Ben Gamari requested to merge wip/adjustor-pool into master

Adjustors are small bits of code produced by the runtime to facilitate calls from C into Haskell, principally to implement foreign exports. As adjustors are executable code, we currently use a rather simplistic allocation strategy, allocating one page per adjustor.

However, in #20349 (closed) I noticed that some packages (e.g. terminfo, used by GHCi) allocate considerable quantities of adjustors, making this design somewhat painful. Moreover, when working on the linker changes associated with #21019 (closed) I noticed that on Windows the situation is even worse: Windows can only map memory in units of the allocation granularity, which is 64kBytes on most machines.

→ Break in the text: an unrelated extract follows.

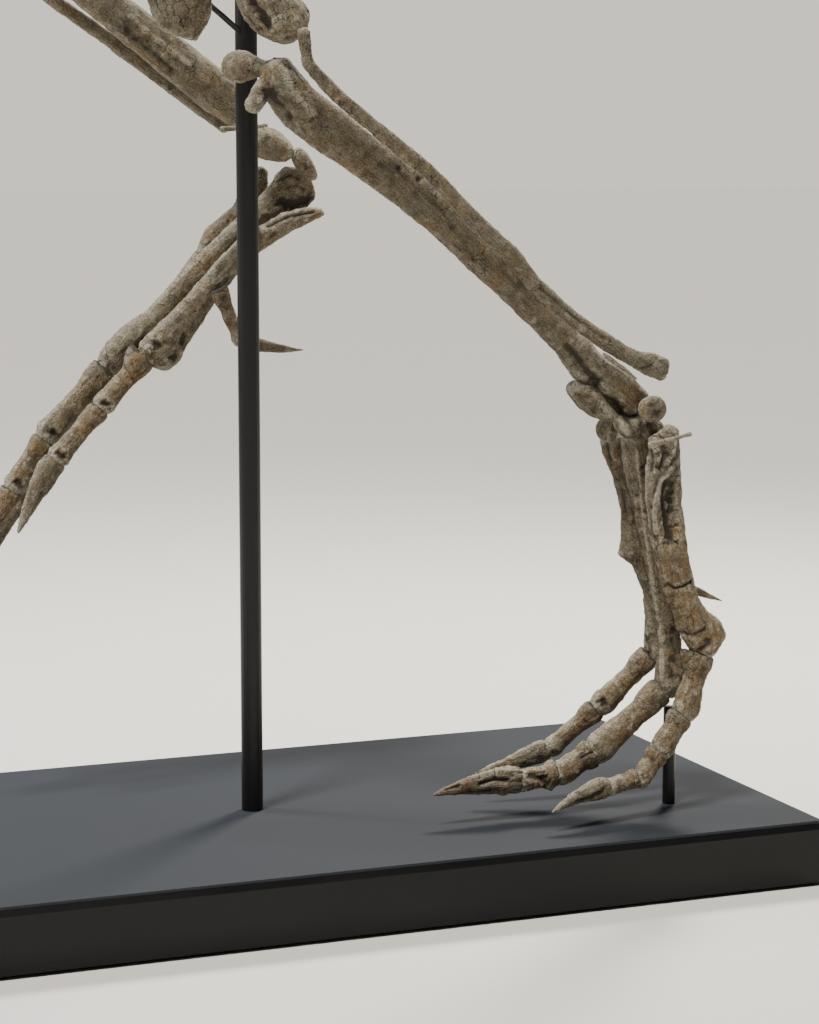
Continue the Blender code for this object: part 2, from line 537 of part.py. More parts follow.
def main():
    for leftover in list(bpy.data.objects):
        bpy.data.objects.remove(leftover)
    fossil = material("fossil bone", "#9c8e78", 0.85)
    board = material("charcoal board", "#46484b", 0.7)
    lacquer = material("black lacquer", "#141414", 0.35)
    steel = material("black steel", "#1b1b1d", 0.4, 0.6)
    build_stand(board, lacquer, steel)
    build_knee(fossil)
    build_left_shin(fossil)
    build_left_ankle(fossil)
    build_left_foot(fossil)
    build_right_shin(fossil)
    build_right_foot(fossil)


main()
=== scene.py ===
import math

import bpy
import numpy as np
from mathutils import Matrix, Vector


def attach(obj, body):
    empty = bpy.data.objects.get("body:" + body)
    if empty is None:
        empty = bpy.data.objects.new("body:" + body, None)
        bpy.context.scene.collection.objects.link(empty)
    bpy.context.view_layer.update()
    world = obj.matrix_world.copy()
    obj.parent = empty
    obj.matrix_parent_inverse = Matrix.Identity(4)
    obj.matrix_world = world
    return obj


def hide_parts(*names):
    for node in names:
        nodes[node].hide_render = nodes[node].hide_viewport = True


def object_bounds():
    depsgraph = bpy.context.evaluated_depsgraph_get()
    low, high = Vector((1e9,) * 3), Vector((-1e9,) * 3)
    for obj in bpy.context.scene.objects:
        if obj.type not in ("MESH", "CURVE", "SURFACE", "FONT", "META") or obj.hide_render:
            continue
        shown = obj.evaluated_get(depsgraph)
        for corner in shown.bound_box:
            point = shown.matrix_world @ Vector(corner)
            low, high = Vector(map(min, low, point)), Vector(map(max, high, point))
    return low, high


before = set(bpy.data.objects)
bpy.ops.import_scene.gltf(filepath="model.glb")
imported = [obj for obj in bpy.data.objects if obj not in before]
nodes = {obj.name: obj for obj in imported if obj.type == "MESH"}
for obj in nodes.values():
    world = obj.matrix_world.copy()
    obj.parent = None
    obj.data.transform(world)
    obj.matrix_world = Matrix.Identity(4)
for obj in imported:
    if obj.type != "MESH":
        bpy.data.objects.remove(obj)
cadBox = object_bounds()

mm = 0.001
standNodes = ["foot_board", "plinth_box", "top_panel", "tall_post", "short_post", "knee_arm",
              "ankle_arm", "pubis_rod"]
boneNodes = sorted(set(nodes) - set(standNodes))
cameraSet = {  # solved from the plinth's edges in the photograph
    "place": (-0.961, -2.936, 0.860),
    "tilt": 82.26, "turn": -21.65,
    "lens": 91.85, "sensor": 36.0, "reach": 200.0,
}


def hexColour(code):
    channels = [int(code[i:i + 2], 16) / 255 for i in (1, 3, 5)]
    linear = [c / 12.92 if c <= 0.04045 else ((c + 0.055) / 1.055) ** 2.4 for c in channels]
    return (*linear, 1.0)


# Adds one node: its settings, its input values, what feeds its inputs, and a ramp's stops.
# A colour mix takes its share at input 0 and its colours at 6 and 7, and gives output 2.
def addNode(tree, kind, settings=None, values=None, links=None, stops=None):
    node = tree.nodes.new(kind)
    for name, value in (settings or {}).items():
        setattr(node, name, value)
    for name, value in (values or {}).items():
        node.inputs[name].default_value = value
    for name, source in (links or {}).items():
        tree.links.new(source, node.inputs[name])
    if stops:
        ramp = node.color_ramp
        while len(ramp.elements) < len(stops):
            ramp.elements.new(0.5)
        for element, (position, colour) in zip(ramp.elements, stops):
            element.position = position
            element.color = hexColour(colour) if isinstance(colour, str) else (*[colour] * 3, 1.0)
    return node


def newFinish(name, values):
    finish = bpy.data.materials.new(name)
    finish.use_nodes = True
    tree = finish.node_tree
    shader = tree.nodes["Principled BSDF"]
    for socket, value in values.items():
        shader.inputs[socket].default_value = value
    return finish, tree, shader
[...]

Consequently, each adjustor, which consists of only a handful of bytes of machine code, can end up consuming 64kByte of memory. In !7448 (closed) this manifested as the failure of T10296a, which allocates 65000 adjustors (and therefore over 4GB of memory on Windows).

This MR resolves this by refactoring the allocation and construction of adjustors. We introduce a new allocator abstraction, AdjustorPool (described in Note [Adjustor pools]), which is responsible for allocating and constructing adjustors. We then refactor the AMD64 adjustor logic (for both Windows and POSIX platforms) to use this new infrastructure.